Sinan’s dystopian outlook on the near future in November 2023 matches this grim summary: An imagined tanker accident finally destroys the piano of Komitas, the Armenian clergyman and composer that sank in the Bosphorus in September 1913, through a mishap of the young Hüseyin Umut. Komitas saved him from punishment at the time, and when Hüseyin meets Komitas again in 1915, the Armenian deportee recognizes him and blesses him for Hüseyin’s benevolence when the latter hands him water. Thus, a lasting bond is formed between the two.

Sinan’s novel does not follow any chronology, but spans a plot time of one hundred years with frequent, unmediated changes of place and time. Not only the narrative styles — personal perspective, experienced character speech, inner monologue and auctorial narrator — change in rapid succession, but also the perspectives and evaluations, which lends the content statements an often irritating, dazzling ambiguity. At the beginning of the novel, there is a monstrous crime, which was characteristic for the Black Sea region and especially Trabzon: 15-year-old Hüseyin is hired by soldiers to row a boat with 14 children into the open sea, where they are pushed into the water one after the other. Hüseyin is surprised that the children do not scream: “Armenians, that’s all.”(26)
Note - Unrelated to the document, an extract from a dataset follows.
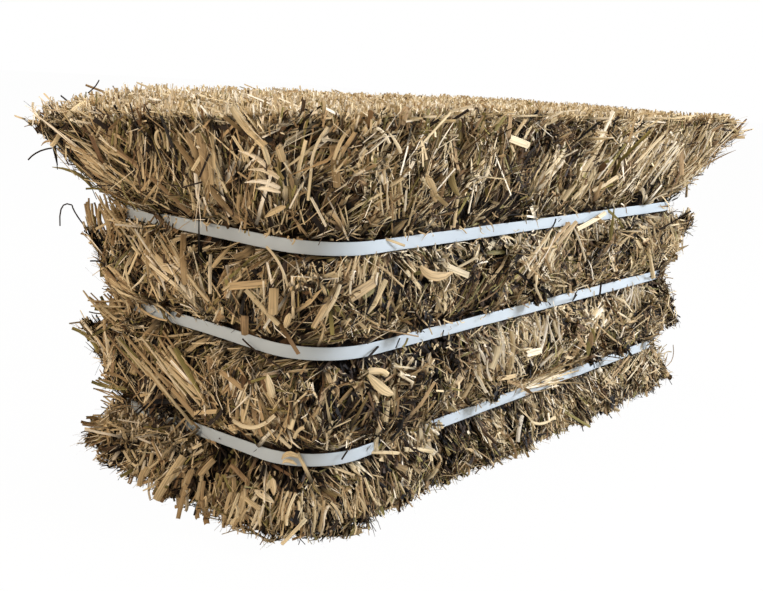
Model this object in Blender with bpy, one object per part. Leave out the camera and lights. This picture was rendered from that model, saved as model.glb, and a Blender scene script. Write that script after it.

Dede Hüseyin is not only a relatively empathy-free eyewitness to this crime, but also a profiteer from the genocide and his marriage to an Armenian heiress. How does one live as an heir to a family of victims and perpetrators? By drawing characters that are ambiguous and contradictory, neither really good nor bad? By interpreting the same events differently, even contradictorily, like the economic ruin and the death of Hüseyin Umut? Marc Sinan has attempted his literary liberation from the trauma of the genocide of his Armenian ancestors by means of his primary art – music – in which simultaneity, contrariety and polyphony are possible. His debut novel is a largely successful translation of polyphonic rules into literary forms. However, this design approach also explains some weaknesses in composition and content.

(Marc Sinan: Gleißendes Licht; Roman. Bremen: Rowohlt, 2023. 273 S. ISBN: 978-3-498-00314-2)

(Tessa Hofmann is a scholar of Armenian studies and sociology, PhD, research scholar at the Free University of Berlin.)